На «Мосфильме» была назначена предварительная сдача нашей картины. Ее принимало руководство телевидения во главе с С.И. Ждановой и дирекция «Мосфильма». После просмотра генеральный директор студии H.Т. Сизов, порядочнейший человек, тот самый, который сумел сделать безнадежное — извлек из небытия, из закрытия нашу ленту и добился продолжения работы, высказался против трагического финала. Актер Бубенцов, по его мнению, не должен умирать. Он был искренен, он так считал, ибо был воспитан по-советски. Кстати, в Сизове никогда не было двуличности. В слова Сизова вцепился Хессин и стал тоже горячо протестовать против смерти одного из главных героев. Господи, как у нас не любили показывать грустное и неприятное! «Оберегали», «утешали» народ! Это был тот самый пункт, который мы с Гориным уступить никак не могли. Мы переглянулись, напряглись и приготовились к очередному отпору. Семен Михайлович Марьяхин занервничал, предугадывая схватку. Он был нашим союзником, но при этом чиновником. Ему было предписано послушание. Но вдруг случилось непредвиденное! Стелла Ивановна Жданова — заместитель министра телевидения — сыграла благородную роль. Она выступила в защиту печального финала. Она умно и резонно сказала о жанре трагикомедии, о том, что иначе разрушится авторский замысел, что фильм превратится в безделицу. Это было спасение! Сизов пожал плечами и не стал спорить — ведь фильм снимался по заказу телевидения, а Жданова была авторитетным представителем заказчика. Мосфильмовская хата Сизова в этом случае была с краю. Замолчал и изумленный Хессин, ибо он подчинялся Ждановой по служебной субординации. В общем, нам неслыханно повезло! Правда, под это дело у нас еще оттяпали несколько острых фраз, но все равно мы были рады — удалось сберечь главное, на что все время покушались.

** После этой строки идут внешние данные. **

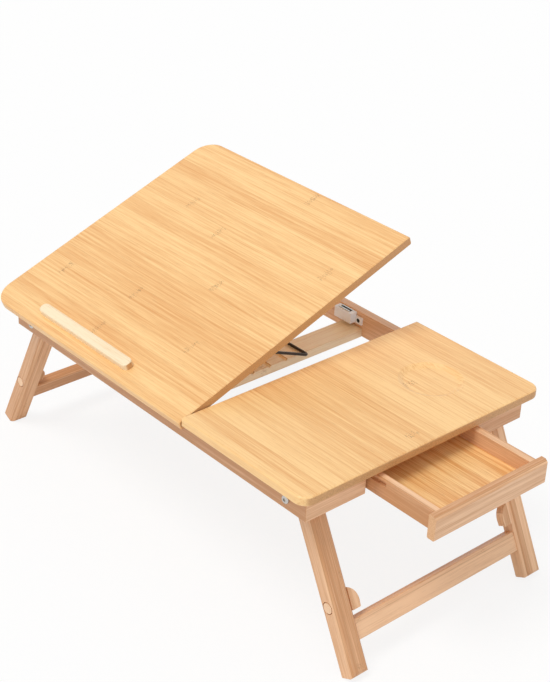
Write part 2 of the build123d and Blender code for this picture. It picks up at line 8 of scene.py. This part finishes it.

Нам дали разрешение печатать копию на одну пленку. После этого оставалась последняя инстанция — просмотр фильма Мамедовым, первым грозным замом Лапина. Сам министр, как правило, не смотрел развлекательные передачи и фильмы. Он держал руку на пульсе высокой политики — трансляции правительственных мероприятий. К примеру, вручения членами Политбюро орденов друг другу, которые сопровождались сочными поцелуями и благодарственными речами, прочитанными по бумажке.
В начале декабря мы — Марьяхин, Горин и я — прибыли в просмотровый зал Гостелерадио. Вскоре в зал вошел Мамедов. Об этом просмотре, к сожалению, не могу рассказать, так как время подобной откровенности еще не настало. После того как картина кончилась, Мамедов буркнул что-то невнятное, причем не в переносном смысле, а в прямом, — что мы предпочли трактовать как одобрение. При этом присутствовал Хессин и сразу же, как опытный царедворец, поволок меня одного к Лапину — сообщить о том, что фильм готов и принят. Меня, усталого, опустошенного, ввели в кабинет министра, и я должен был там что-то изображать. Хессин в беседе ввернул шефу, что картина «О бедном гусаре…» закончена.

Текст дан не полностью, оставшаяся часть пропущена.